Philippine President Rodrigo Duterte’s chief bodyguard told Filipinos on Wednesday to stop “threatening” the president after two people were arrested in the past 24 hours for offering cash bounties to anyone willing to kill the polarizing leader, Philippine news outlet Coconuts Manila reported.
Ronnel Mas, a public high school teacher from Zambales, on the main island of Luzon, was arrested on Tuesday by Philippine authorities after he offered a $993,900 bounty to anyone willing to kill Duterte. According to the suspect, he announced the challenge via his Twitter account because he “wanted to gain more clout” on social media.
Later the same day, Ronald Quiboyen, a 40-year-old construction worker from the western island of Boracay, seemed to have been inspired by the school teacher’s post, as he announced through his Facebook page that he would reward twice the amount the teacher offered, $1.9 million, to anyone willing to kill the president.
“To anyone who can kill Duterte, I will double the PHP50 million [$993,900], and make it PHP100 million [$1.9 million]. You can find me in Boracay,” the 40-year-old suspect wrote in his Facebook post.
Quiboyen’s post was shared on social media by several island residents and soon caught the attention of Boracay police, who arrested the man at his residence hours after his challenge was published. Authorities told Coconuts Manila that the suspect will be charged for “inciting sedition.”
The arrests prompted the head of the Philippines’ Presidential Security Group (PSG) to issue a statement on Wednesday, warning citizens not to threaten the president’s safety.
“I would just like to convey to the people not to be involved in any way of threatening the President or anybody especially with the use of social media,” PSG Commander Col. Jesus Durante III said in a statement.
“Anybody could be held liable if he threatens to harm or kill a person, what more if the one that is threatened is the president of the republic,” Durante added.
According to his statement, the PSG chief plans to coordinate with Philippine law enforcement agencies to “monitor and apprehend those who are responsible for such acts.”
Duterte has faced criticism from Filipinos for cracking down on ordinary citizens with excessive force, as in his “war on drugs” that has seen extrajudicial killings of alleged drug criminals. Critics accuse Duterte of failing to exercise the same level of scrutiny with alleged corrupt officials in his own administration.

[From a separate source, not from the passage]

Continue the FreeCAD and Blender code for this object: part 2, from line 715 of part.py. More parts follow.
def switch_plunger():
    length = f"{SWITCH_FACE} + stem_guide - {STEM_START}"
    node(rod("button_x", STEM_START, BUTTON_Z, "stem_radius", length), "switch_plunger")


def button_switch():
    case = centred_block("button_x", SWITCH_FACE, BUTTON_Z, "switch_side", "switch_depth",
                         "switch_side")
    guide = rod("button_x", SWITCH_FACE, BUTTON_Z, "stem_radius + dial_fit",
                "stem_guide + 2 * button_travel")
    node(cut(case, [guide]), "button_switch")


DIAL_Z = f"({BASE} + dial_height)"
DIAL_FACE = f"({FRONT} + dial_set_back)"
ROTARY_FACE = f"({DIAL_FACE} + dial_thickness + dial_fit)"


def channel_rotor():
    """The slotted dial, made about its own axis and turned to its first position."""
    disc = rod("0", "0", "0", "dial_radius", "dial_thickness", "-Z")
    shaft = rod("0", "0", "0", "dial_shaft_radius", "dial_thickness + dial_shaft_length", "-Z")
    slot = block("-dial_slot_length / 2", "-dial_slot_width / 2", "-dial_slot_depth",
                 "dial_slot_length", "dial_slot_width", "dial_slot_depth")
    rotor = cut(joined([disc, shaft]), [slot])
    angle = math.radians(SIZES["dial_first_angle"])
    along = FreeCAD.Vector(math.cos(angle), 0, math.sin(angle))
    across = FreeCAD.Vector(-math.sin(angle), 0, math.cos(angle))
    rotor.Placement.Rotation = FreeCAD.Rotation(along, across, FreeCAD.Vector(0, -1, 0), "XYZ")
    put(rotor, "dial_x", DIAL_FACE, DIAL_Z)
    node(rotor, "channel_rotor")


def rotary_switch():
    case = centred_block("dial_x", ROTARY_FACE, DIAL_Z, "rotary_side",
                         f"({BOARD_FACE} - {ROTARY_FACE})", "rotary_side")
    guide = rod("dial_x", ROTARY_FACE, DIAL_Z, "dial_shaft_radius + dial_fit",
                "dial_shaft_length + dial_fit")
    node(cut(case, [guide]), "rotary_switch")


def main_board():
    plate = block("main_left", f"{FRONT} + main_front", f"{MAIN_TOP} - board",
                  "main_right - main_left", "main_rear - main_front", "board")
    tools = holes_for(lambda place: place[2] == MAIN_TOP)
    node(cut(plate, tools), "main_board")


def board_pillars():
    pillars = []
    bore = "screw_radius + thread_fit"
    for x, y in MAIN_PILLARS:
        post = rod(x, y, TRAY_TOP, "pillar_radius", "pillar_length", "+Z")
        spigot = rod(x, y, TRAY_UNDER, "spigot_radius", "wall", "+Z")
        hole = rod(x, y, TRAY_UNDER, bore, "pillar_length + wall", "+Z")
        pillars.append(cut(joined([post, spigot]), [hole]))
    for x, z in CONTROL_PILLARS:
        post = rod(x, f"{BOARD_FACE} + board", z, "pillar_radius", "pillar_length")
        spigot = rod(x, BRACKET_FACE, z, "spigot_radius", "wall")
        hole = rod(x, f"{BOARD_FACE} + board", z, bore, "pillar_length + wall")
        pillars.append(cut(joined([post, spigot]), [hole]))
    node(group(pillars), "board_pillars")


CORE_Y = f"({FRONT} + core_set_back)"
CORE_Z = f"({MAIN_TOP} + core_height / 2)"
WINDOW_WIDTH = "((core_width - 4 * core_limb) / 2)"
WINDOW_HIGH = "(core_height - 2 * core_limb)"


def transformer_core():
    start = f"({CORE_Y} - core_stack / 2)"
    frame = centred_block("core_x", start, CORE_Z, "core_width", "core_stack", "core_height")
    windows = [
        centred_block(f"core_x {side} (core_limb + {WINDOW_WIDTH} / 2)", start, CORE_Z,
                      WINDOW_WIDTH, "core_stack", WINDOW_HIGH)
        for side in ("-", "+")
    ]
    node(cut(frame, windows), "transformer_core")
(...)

Recently, this double standard was demonstrated in the context of the ongoing Chinese coronavirus pandemic. In March, a Philippine senator, who had just tested positive for the coronavirus, entered a maternity ward with his pregnant wife, brazenly defying coronavirus security measures prohibiting him from both leaving his home and entering a wing of the hospital highly vulnerable to infection at the time. This happened hours before hundreds of ordinary Filipinos were arrested on the island of Luzon for violating strict quarantine mandates, such as breaking curfew hours.
In light of Tuesday’s swift arrests, Coconuts Manila reports that on Wednesday, Filipino observers commented on the perceived hypocrisy online.
“[The] law is only applicable for the poor and the marginalized. Our justice system cannot even lay a finger [on] the rich and powerful. They can blatantly lie and get away with ease,” wrote one critic.